Who’s Hot - Pitchers
For being a former 1st round draftee, we don’t really hear much about Deck McGuire despite his presence in the Cincinnati system. Now 28, Toronto’s 1st pick from 2010 has been plying his trade with AA Pensacola all season, and has been doing so rather damn effectively. July, though, was his best month to date, as he posted a 1.41 ERA and 0.94 WHIP in his 5 starts, covering 32.0 IP in the process. For the season he now boasts a 2.65 ERA and 1.08 WHIP in 132.2 IP for the Blue Wahoos, and when you consider how it cost nothing to acquire both him and Asher Wojociechowski - also a Toronto 1st rounder from that same 2010 draft - the Reds have to feel pretty good about now having both in their system.
Lisalverto Bonilla, on the other hand, has been back and forth from Louisville to Cincinnati all season, so you know him well by now. While he’s struggled at the big league level, he’s flashed brilliance in the minors, and July was no exception. Prior to his one game cameo with the Reds on July 18th, he’d fired 16 innings of 1 ER ball for the Bats, his 0.56 ERA backed by an absurd .154/.214/.154 line allowed. And while that was good, since returning to AAA he’s been somehow even better. He wrapped the month by tossing 12 scoreless innings in which he allowed just 7 hits. All told, it was a 0.32 ERA month for Bonilla in the minors, which is damn tasty.

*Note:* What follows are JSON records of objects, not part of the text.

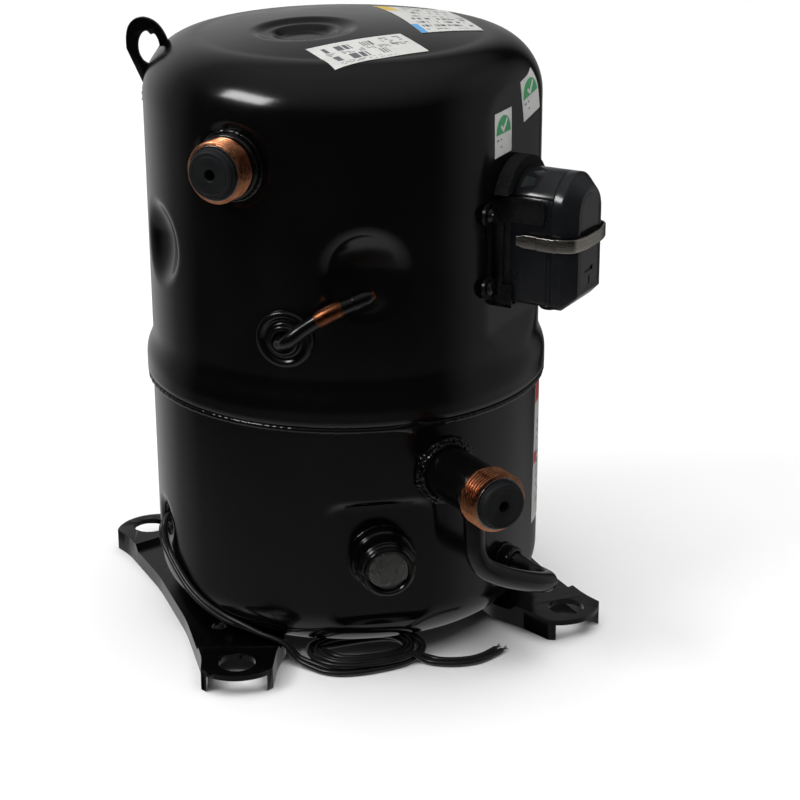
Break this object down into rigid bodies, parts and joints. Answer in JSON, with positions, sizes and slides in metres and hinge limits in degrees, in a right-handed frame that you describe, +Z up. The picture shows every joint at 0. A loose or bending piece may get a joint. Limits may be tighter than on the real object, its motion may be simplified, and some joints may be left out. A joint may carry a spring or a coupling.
{
  "type": "scroll compressor",
  "caption": "Hermetic scroll compressor in a welded black shell on foot rails, with threaded pipe connections, terminal box, sight glass and crankcase heater.",
  "frame": {"origin": "bottom centre of the compressor without the heater's free leads, on the floor that the foot rails stand on", "axes": "+Z up along the shell's axis; +X to the right across the two foot rails; -Y to the front, where the discharge connection and the sight glass are"},
  "size_m": [0.2306, 0.2756, 0.33],
  "materials": {
    "black_paint": "glossy black enamel",
    "copper": "copper, machined thread",
    "plug_rubber": "matt black rubber",
    "lead_rubber": "black insulated lead",
    "box_plastic": "glossy blue-black moulded plastic",
    "foam": "speckled grey foam",
    "bracket_steel": "black-finished steel",
    "spring_steel": "bright spring steel",
    "sight_glass": "clear glass",
    "ground_steel": "ground steel",
    "lamination": "stacked electrical steel",
    "winding": "varnished copper winding",
    "bronze": "bearing bronze",
    "alloy": "machined aluminium",
    "cast_iron": "machined cast iron"
  },
  "bodies": {
    "shell": {"upper_shell": "black_paint", "lower_shell": "black_paint", "seam_weld": "black_paint", "foot_rail_right": "black_paint", "foot_rail_left": "black_paint", "lifting_lug": "black_paint", "suction_spigot": "black_paint", "discharge_stub": "black_paint", "process_boss": "black_paint", "process_tube": "black_paint", "sight_glass_body": "black_paint", "heater_well": "black_paint", "oil_return_tube": "black_paint", "suction_connection": "copper", "discharge_connection": "copper", "suction_inlet_tube": "copper", "process_tube_tip": "copper", "cable_grommet": "plug_rubber", "heater_lead_a": "lead_rubber", "heater_lead_b": "lead_rubber", "heater_lead_hank": "lead_rubber", "heater_tail_a": "lead_rubber", "heater_tail_b": "lead_rubber", "motor_lead": "lead_rubber", "terminal_box_base": "box_plastic", "terminal_gasket": "foam", "terminal_bracket": "bracket_steel", "bracket_screw_1": "bracket_steel", "bracket_screw_2": "bracket_steel", "bracket_screw_3": "bracket_steel", "bracket_screw_4": "bracket_steel", "discharge_muffler": "bracket_steel", "sight_glass_lens": "sight_glass", "hermetic_terminal": "ground_steel", "heater_cartridge": "ground_steel", "scroll_bolt_1": "ground_steel", "scroll_bolt_2": "ground_steel", "scroll_bolt_3": "ground_steel", "scroll_bolt_4": "ground_steel", "valve_guard": "ground_steel", "stator_core": "lamination", "stator_winding": "winding", "lower_bearing_bush": "bronze", "main_bearing_bush": "bronze", "lower_bearing_bracket": "cast_iron", "main_bearing_housing": "cast_iron", "fixed_scroll": "cast_iron"},
    "crank": {"crankshaft": "ground_steel", "oil_pickup": "alloy", "drive_bush": "bronze", "rotor": "lamination", "upper_counterweight": "bronze", "lower_counterweight": "bronze"},
    "orbiter": {"orbiting_scroll": "cast_iron"},
    "oldham": {"oldham_ring": "alloy"},
    "check_valve": {"check_valve_disc": "ground_steel"},
    "cover": {"terminal_box_cover": "box_plastic"},
    "clip": {"cover_clip": "spring_steel"},
    "suction_cap": {"suction_plug": "plug_rubber"},
    "discharge_cap": {"discharge_plug": "plug_rubber"}
  },
  "joints": [
    {"name": "crank_spin", "type": "hinge", "parent": "shell", "child": "crank", "pos_m": [0, 0.0266, 0.14], "axis": [0, 0, 1], "continuous": true},
    {"name": "orbit_counterturn", "type": "hinge", "parent": "crank", "child": "orbiter", "pos_m": [0.0048, 0.0266, 0.24], "axis": [0, 0, 1], "continuous": true},
    {"name": "oldham_slide", "type": "slide", "parent": "shell", "child": "oldham", "axis": [0, 1, 0], "range_m": [-0.0048, 0.0048]},
    {"name": "valve_lift", "type": "slide", "parent": "shell", "child": "check_valve", "axis": [0, 0, 1], "range_m": [0, 0.003]},
    {"name": "cover_pull", "type": "slide", "parent": "shell", "child": "cover", "axis": [0.6561, -0.7547, 0], "range_m": [0, 0.05]},
    {"name": "clip_pull", "type": "slide", "parent": "cover", "child": "clip", "axis": [0.6561, -0.7547, 0], "range_m": [0, 0.06]},
    {"name": "suction_plug_pull", "type": "slide", "parent": "shell", "child": "suction_cap", "axis": [-0.7193, -0.6947, 0], "range_m": [0, 0.03]},
    {"name": "discharge_plug_pull", "type": "slide", "parent": "shell", "child": "discharge_cap", "axis": [0.1736, -0.9848, 0], "range_m": [0, 0.03]}
  ],
  "couplings": [
    {"joint": "orbit_counterturn", "follows": "crank_spin", "ratio": -1}
  ]
}
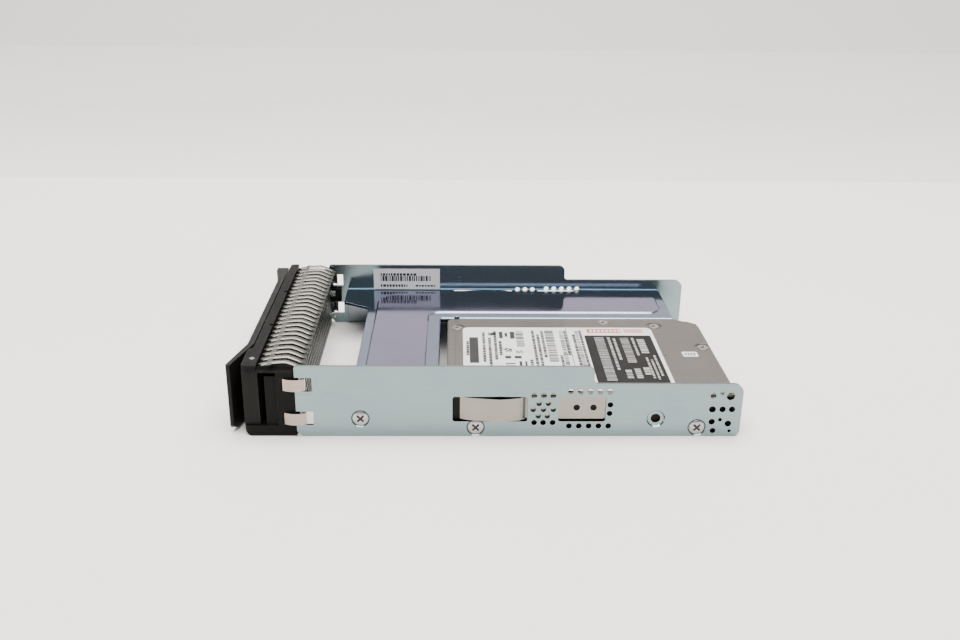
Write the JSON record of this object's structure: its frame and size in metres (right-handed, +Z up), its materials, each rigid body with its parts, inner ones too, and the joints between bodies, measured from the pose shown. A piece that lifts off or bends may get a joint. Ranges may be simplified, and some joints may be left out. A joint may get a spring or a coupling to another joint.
{
  "type": "disk drive in hot-swap tray",
  "caption": "Small enterprise disk drive screwed to an adapter bracket inside a larger hot-swap tray with sheet rails, vented bezel and hinged release lever.",
  "frame": {"origin": "middle of the tray footprint, at the level it stands on", "axes": "+X towards the plug end, -X the bezel, +Z up, -Y the side that the lever hinges on"},
  "size_m": [0.1763, 0.108, 0.0272],
  "materials": {
    "zinc_sheet": "bright zinc-plated sheet",
    "tinted_zinc": "glossy zinc with a blue and purple passivation tint",
    "spring_strip": "bright spring strip",
    "clip_strip": "bright nickel strip",
    "shield_sheet": "dull plated perforated sheet",
    "black_plastic": "satin black moulding",
    "button_plastic": "satin dark grey moulding",
    "bright_steel": "bright steel",
    "spring_wire": "drawn wire",
    "light_guide": "clear moulded plastic",
    "paper_label": "matt white label",
    "dark_film": "satin black film",
    "cast_aluminium": "fine cast and machined",
    "cover_steel": "satin stamped cover",
    "gasket_rubber": "matt rubber",
    "board_laminate": "solder-masked laminate",
    "chip_plastic": "moulded black resin",
    "contact_gold": "gold-plated",
    "disk_mirror": "polished",
    "magnet_nickel": "nickel-plated magnet",
    "winding_copper": "enamelled copper windings",
    "suspension_steel": "thin stainless strip",
    "flex_film": "amber polyimide film",
    "filter_felt": "white fibre"
  },
  "bodies": {
    "tray": {"adapter_bracket": "tinted_zinc", "board_chips": "chip_plastic", "board_screws": "bright_steel", "bracket_screws": "bright_steel", "breather_filter": "filter_felt", "button_spring": "spring_wire", "circuit_board": "board_laminate", "connector_contacts": "contact_gold", "cover_gasket": "gasket_rubber", "cover_screws": "bright_steel", "crash_stop": "gasket_rubber", "dark_label": "dark_film", "drive_base_casting": "cast_aluminium", "drive_mounting_screws": "bright_steel", "drive_top_cover": "cover_steel", "emi_finger_comb": "spring_strip", "emi_shield": "shield_sheet", "far_leaf_spring": "spring_strip", "far_side_clips": "clip_strip", "far_side_rail": "zinc_sheet", "flex_cable": "flex_film", "front_bezel": "black_plastic", "hinge_pin": "bright_steel", "host_connector": "chip_plastic", "lever_torsion_spring": "spring_wire", "light_pipes": "light_guide", "load_ramp": "chip_plastic", "lower_magnet_yoke": "bright_steel", "main_label": "paper_label", "motor_stator": "winding_copper", "near_leaf_spring": "spring_strip", "near_side_clips": "clip_strip", "near_side_rail": "zinc_sheet", "pivot_shaft": "bright_steel", "rail_label": "paper_label", "recirculation_filter": "filter_felt", "small_sticker": "paper_label", "spindle_shaft": "bright_steel", "upper_magnet_yoke": "bright_steel", "voice_coil_magnets": "magnet_nickel"},
    "lever": {"release_lever": "black_plastic"},
    "button": {"release_button": "button_plastic"},
    "spindle": {"spindle_hub": "cast_aluminium", "bearing_sleeve": "bright_steel", "rotor_magnet": "magnet_nickel", "platters": "disk_mirror", "platter_spacers": "bright_steel", "disk_clamp": "bright_steel", "clamp_screws": "bright_steel"},
    "actuator": {"actuator_arm": "cast_aluminium", "pivot_bearing": "bright_steel", "head_suspensions": "suspension_steel", "voice_coil": "winding_copper"}
  },
  "joints": [
    {"name": "lever_hinge", "type": "hinge", "parent": "tray", "child": "lever", "pos_m": [-0.07975, -0.04595, 0.0132], "axis": [0, 0, 1], "range_deg": [0, 50]},
    {"name": "button_slide", "type": "slide", "parent": "tray", "child": "button", "axis": [1, 0, 0], "range_m": [0, 0.002], "stiffness_N_per_m": 400},
    {"name": "spindle_spin", "type": "hinge", "parent": "tray", "child": "spindle", "pos_m": [0.02142, -0.01632, 0.009], "axis": [0, 0, 1], "continuous": true},
    {"name": "actuator_swing", "type": "hinge", "parent": "tray", "child": "actuator", "pos_m": [0.06265, -0.02695, 0.009], "axis": [0, 0, 1], "range_deg": [0, 32]}
  ]
}
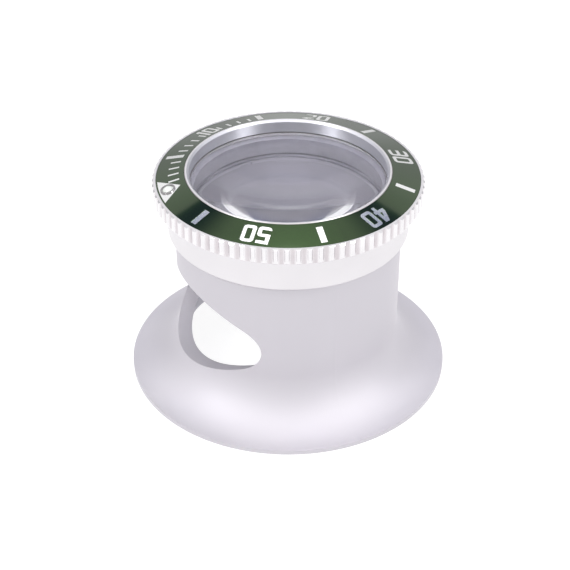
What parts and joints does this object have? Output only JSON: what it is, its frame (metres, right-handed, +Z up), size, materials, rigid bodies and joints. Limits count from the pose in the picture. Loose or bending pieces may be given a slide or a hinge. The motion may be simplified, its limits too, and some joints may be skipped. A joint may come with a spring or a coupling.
{
  "type": "standing loupe",
  "caption": "Stand loupe for close inspection: flared metal eyecup with an oval side window, a lens barrel and a turning coin-edge bezel with a green minute scale.",
  "frame": {"origin": "centre of the foot, on the table", "axes": "+Z up along the lens axis, -Y out of the side window, +X to the right when facing the window"},
  "size_m": [0.048, 0.048, 0.0332],
  "materials": {
    "satin_silver": "bead-blasted and silver anodised",
    "band_silver": "fine turned and silver anodised",
    "glass": "polished, coated",
    "inner_plastic": "turned grey acetal",
    "silicone": "moulded grey silicone",
    "spring_wire": "drawn wire",
    "nylon": "stamped sheet",
    "polished_metal": "polished",
    "adhesive": "double-sided film",
    "green_insert": "sunburst brushed, green anodised",
    "silver_marks": "bare engraved metal",
    "pearl": "luminous resin dome"
  },
  "bodies": {
    "loupe_body": {"eyecup_shell": "satin_silver", "lens_barrel": "band_silver", "upper_lens": "glass", "lens_spacer": "inner_plastic", "lower_lens": "glass", "lens_o_ring": "silicone", "lens_retaining_ring": "inner_plastic", "bezel_wire_spring": "spring_wire", "bezel_friction_washer": "nylon"},
    "bezel": {"bezel_ring": "polished_metal", "insert_adhesive": "adhesive", "bezel_insert": "green_insert", "zero_triangle": "silver_marks", "five_minute_bars": "silver_marks", "minute_ticks": "silver_marks", "numeral_10": "silver_marks", "numeral_20": "silver_marks", "numeral_30": "silver_marks", "numeral_40": "silver_marks", "numeral_50": "silver_marks", "pearl_setting": "polished_metal", "pearl": "pearl"}
  },
  "joints": [
    {"name": "bezel_turn", "type": "hinge", "parent": "loupe_body", "child": "bezel", "pos_m": [0, 0, 0.0305], "axis": [0, 0, 1], "continuous": true}
  ]
}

Finally, Jesus Reyes was signed by the Reds after going undrafted in 2014 out of ASA College in Brooklyn, a school that has also produced other incredibly named minor leaguers such as Wyatt Trautwein and Andrickson Zorilla. Unlike those two, however, Reyes has shown some serious potential, and his 1.50 ERA in 30 July innings is a testament to that. Only the first 6.2 of those came with A+ Daytona, as he earned a promotion to AA Pensacola after that, but he maintained his excellence there with just 4 ER allowed in 23.1 IP - even with a .323 BABIP against him there. He’s got a live arm and is already 24 years old, so don’t be surprised to see him move quickly if he keeps up this level of success.
Who’s Not - Hitters
It’s been a yearlong struggle at the plate for Blake Trahan, the 2015 3rd rounder who currently ranks as the 29th best prospect on the farm according to MLB Pipeline. July, however, was the worst of his worst, as he hit just .196/.260/.239 in 102 PA with AA Pensacola. He’s been lauded for his steady glovework at SS, but he’ll turn 24 in September, is hitting just .217 with a .556 OPS on the season, and is quickly falling down the future middle infield pecking order with the glut of SS/2B guys progressing well through the minors.
Speaking of former high draftees, Kevin Franklin was a 2nd rounder in 2013 and has largely dropped off the face of the planet since that time. He split July between Dayton and Daytona, getting 4ish starts a week all around the diamond, but for a guy who was drafted for his bat first in hopes he’d find a position, hitting .189/.246/.283 for a month isn’t going to cut it. He’s still just 22 years old, but after having hit .235/.283/.351 across 5 seasons (and never having played more than 61 games in any of those years), time’s just about up on his time on the Cincinnati farm.
Finally, Jake Turnbull is a name you FO wonks have seen floating around for a few years since he signed as a catcher out of Australia at age 16 back in 2014 and flashed promise with the AZL Reds in a solid 2015. Well, not only did he struggle to a .212/.278/.333 line in limited action with Billings in July, Doug Gray also revealed that Turnbull’s catching days are likely over (with a move to 1B the current destination.) Talk about a bummer of a month.
Who’s Not - Pitchers
Wendolyn Bautista has alternated between solid months and rough ones with Daytona, and July certainly qualified as the latter. He was shelled for 42 hits in his 29.1 IP for the month, as opponents hit .326 against him en route to an unsightly 6.37 ERA. The strikeouts also dried up - only 17 in that span - so hopefully it’s just a case of a rough month and he’ll right the ship accordingly.
As for Wennington Romero, it may well be a case of the 19 year old simply running out of gas as the season drags on. He’s now reached 110.2 IP on the year, far more than the 49.2 he threw between Arizona and Billings this year, and all have come with Class A Dayton (where he’s a full 3 years younger than league average). July was especially rough, as he yielded a 7.27 ERA in his 5 GS, a 26.0 inning sample where he 32 hits and 11 walks. He’s flashed brilliance at times, so I’m chalking this one up to wearing down, and hopefully it’s merely building up strength for a bigger, badder 2018 (and beyond).
Dear lord, Amir Garrett has fallen completely apart. Fortunately - fortunately? - his 7.92 ERA in July was an improvement on his 9.47 mark from June, but still featured 30.2 innings in which he allowed 52 batters to reach by hit or walk. I don’t have any idea what else to say about it, frankly, other than it’s one of the more depressing devlopments of this entire rebuild.